Second, I use creative and critical thinking task cards. These are brilliant because they fit into any unit of work we are doing all year round plus they incorporate higher order thinking skills. Here are some examples:
Analyse - look closely at an illustration from a picture book. What small details do you notice?
Evaluate - what is the best way to surprise your family?
Create - design a house for the Three Little Pigs that would keep them safe from the Big Bad Wolf.

Find these higher order thinking task cards HERE.
Give some thought as to how you will create a motivating, positive learning environment. Most likely your school will have something in place, whether it be house points or gotchas, but it's always good to have something special that suits you and your students!

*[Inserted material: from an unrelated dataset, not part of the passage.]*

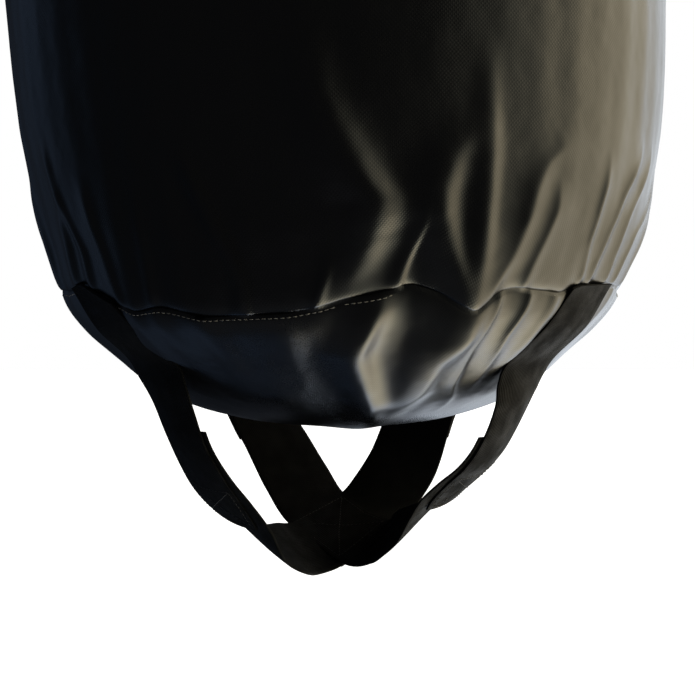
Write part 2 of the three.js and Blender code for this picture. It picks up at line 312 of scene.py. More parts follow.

Here are some ideas for you to Pinterest search with:

  • Class coupons - instead of a prize box, have students earn vouchers like "lunch with the teacher", "iPad time", or "wear slippers to school".
  • Class Dojo
  • Brag tags
  • Buy a cheap chairbag or two and decorate them. My past students loved earning the chairbags to use on their chairs for the day (obviously, you need to be in a school that doesn't already use chairbags!)
  • Similarly, have a VIP table. Set aside a desk near the teacher's desk, decorate it and supply special pens. Students can earn the right to sit at the VIP desk for a day
  • Have a stuffed toy that's the class mascot, and have students look after it/sit with it
  • Table/group points.
  • Stamp/sticker charts
In the past, I have used teacher vs student points and elements of Whole Brain Teaching and that worked really well (you can read about my experience with WBT here).

As I said, at this stage I'm not doing too much of the detailed planning. It's a huge time-saver to invest in those essential, versatile resources that are used day in, day out. Here's my top picks:
  • Number cards
  • Resources for the START and END of any lesson
Number cards - maths is a very hands-on subject so it's important to have a selection of number cards ready for lessons, number fact games, etc. Need to show how to add two numbers together, or how to locate a number on the number line? Select any card from the pile. Don't just have digits though, make sure you have cards with different number representations, like this:

Find these number cards HERE.

I printed and laminated enough of these number cards for one set between three students (trust me, it's worth it!). I like to pick up a few decks of playing cards from the cheap store as well. 

Also dedicate time to preparing for ways to start and end any lesson. Do a quick search for "literacy warm ups" and you will see ideas on how to begin lessons.

I must admit, I have always really struggled with ending my lessons effectively - usually because I simply run out of time. My goal this year is to make the most of those last few minutes, so I'm really excited to use this resource this year (available HERE):

Having a clear structure to your day will help with the demands of planning. A routine and timetable for a literacy and numeracy block is also important to ensure all elements of the curriculum are covered in the time they need.

Your school will give you an idea of what they expect to be covered during literacy and numeracy times, but you can start having a think of the routines you want to run. For example handwriting after playtime to settle the students, or a short, sharp phonics session first thing each day?

I suggest spending time understanding your school's expectation of your teaching timetable and how it might look across the week. Look for moments in your main teaching blocks where you can squeeze in extra teachable moments. For example, in the transition time between packing up from reading groups and starting our writing mini-lesson, I display a Daily Vocabulary Stretch on the whiteboard for the class to discuss. It takes less than two minutes and allows me to incorporate vocabulary instruction into my literacy block.
Find these Daily Vocabulary Stretches here.

I will be blogging about literacy and numeracy blocks in the coming term, so please subscribe to my blog so you don't miss out (options to follow me are at the end of this article).
I've left the best 'til last! As we all know, teaching is a demanding and emotionally draining job. At times it can be very stressful and it's important to try to adopt a mindset that will help us delight in those moments that inspired us to become teachers in the first place!

I highly recommend Angela Watson's book Unshakeable: 20 Ways to Enjoy Teaching Every Day... No Matter What. You can download it on your kindle or iPad.

There are so many great suggestions for having an "unshakeable" mindset while teaching, like having curriculum bright spots and suggestions on how to beat the Sunday night blues. 

It's an easy read and perfect to kick start the back to school motivation.